Al Mezan takes this occasion to note the most prominent environmental problem in the Gaza Strip, including:
The power and transportation sector, which is suffering an acute crisis due to electricity cuts which continue for long hours each day as a result of the lack of fuel needed to supply the electric power plant.
This has forced people to use small generators to maintain a regular home electricity supply.
These generators increase environmental pollution.
The fuel crisis also has an impact on the transportation sector; if the crisis continues, drivers may resort to use of vegetable oils to run their cars.
These oils are highly harmful to the environment and to human health.
The water and sanitation sector in Gaza suffers from an acute shortage of drinking water.
Available information indicates that 95% of groundwater—the only domestic source of drinking water—is polluted and is not fit to drink.
Sewage networks handle not more than 65% of the discharge of waste water from residential areas; the remainder is channeled through open canals into pits where it is left to be absorbed into the ground.
Sewage consequently leaks into and pollutes the groundwater.
80% of waste water discharged through sewage networks is dumped in the sea, increasing maritime pollution; the remainder is deposited in open areas, also causing pollution of groundwater.

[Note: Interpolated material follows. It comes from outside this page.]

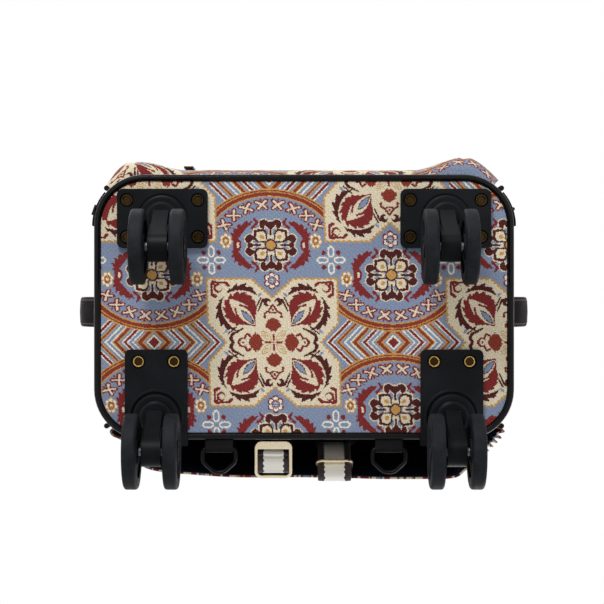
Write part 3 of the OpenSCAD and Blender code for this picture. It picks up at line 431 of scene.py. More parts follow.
def drawRosette(tree, cell, ground, rosette):
    # petals round a centre, each petal rounded and outlined
    petal = carpet["petal"]
    here = addNode(tree, "ShaderNodeVectorMath", [cell, rosette["place"]], operation="SUBTRACT")
    here = addNode(tree, "ShaderNodeVectorMath", [here, (rosette["narrow"], 1, 1)], operation="MULTIPLY")
    parts = addNode(tree, "ShaderNodeSeparateXYZ", [here]).node
    turn = addNode(tree, "ShaderNodeMath", [parts.outputs["X"], parts.outputs["Y"]], operation="ARCTAN2")
    turn = addNode(tree, "ShaderNodeMath", [turn, rosette["petals"] / 2], operation="MULTIPLY")
    wave = addNode(tree, "ShaderNodeMath", [turn], operation="COSINE")
    wave = addNode(tree, "ShaderNodeMath", [wave], operation="ABSOLUTE")
    lobe = addNode(tree, "ShaderNodeMath", [wave, petal["round"]], operation="POWER")
    reach = addNode(tree, "ShaderNodeMapRange",
                    [lobe, 0, 1, petal["waist"] * rosette["size"], rosette["size"]])
    away = addNode(tree, "ShaderNodeVectorMath", [here], operation="LENGTH")
    share = addNode(tree, "ShaderNodeMath", [away, reach], operation="DIVIDE")
    for level, name in rosette["rings"]:
        inside = addNode(tree, "ShaderNodeMath", [share, level], operation="LESS_THAN")
        ground = addNode(tree, "ShaderNodeMix", [inside, ground, srgb(yarn[name])], data_type="RGBA")
    # outline between two petals
    between = addNode(tree, "ShaderNodeMath", [wave, petal["gap"]], operation="LESS_THAN")
    outer = addNode(tree, "ShaderNodeMath", [share, petal["gapFrom"]], operation="GREATER_THAN")
    inner = addNode(tree, "ShaderNodeMath", [share, 1], operation="LESS_THAN")
    line = addNode(tree, "ShaderNodeMath", [between, outer], operation="MULTIPLY")
    line = addNode(tree, "ShaderNodeMath", [line, inner], operation="MULTIPLY")
    outline = srgb(yarn[rosette["rings"][0][1]])
    return addNode(tree, "ShaderNodeMix", [line, ground, outline], data_type="RGBA")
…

In the land management sector, the overuse of sand has had grave effects on the environment and underground water sources, alongside depletion of the sand itself, which is a concern because sand quantities are very limited.
This situation persists due to the Israeli siege and the inability to import sand or find alternative construction materials.
Farmers, despite the use of organic chemistry in some cases, misuse chemical fertilizers, causing damage to the environment, groundwater, and human health.
The solid waste management sector suffers from acute shortages, as 90% of the equipment needed to manage solid waste is not available, and the materiel on hand is is dilapidated and not fit for use.
Even the main solid waste dump in Juhr Ad-Dik has ceased operation due to the lack of equipment.
The Israeli Occupation Forces (IOF) persist in practices that damage the environment.
Years after exhausting the environment and natural resources of the Gaza Strip and shifting agricultural production from environmentally sustainable plants to harmful ones, the IOF continues to bar the entry of materials and equipment needed to implement drinking and waste water projects.
The Israeli siege and the fuel crisis also have negative impacts, as already mentioned.
In addition, Gaza faces Israel’s ongoing razing of agricultural lands and water wells, use of weapons manufactured with uranium, toxic gases, white phosphorus (used during Operation Cast Lead), and other chemicals that have negative impacts on the environment and humans.
Amidst the celebration of this year’s World Environment Day, with its focus on green economy and its role in human welfare, Al Mezan warns of the serious environmental situation in the Gaza Strip, which will become worse if the electricity cuts and the siege continue.
Therefore, Al Mezan calls for:
1.
The international community to uphold its legal and moral obligations and to promptly intervene to ensure that the population of Gaza can realize their environmental rights;
2.
The international community to take effective measures to ensure an end to the collective punishment imposed on Gaza by the IOF, including lifting of the siege, guaranteeing freedom of movement, and ensuring arrival of equipment needed for various sectors linked to the environment;
3.
An end to the Palestinian split and guarantees that public services are separated from political conflicts in order to ensure better environmental management.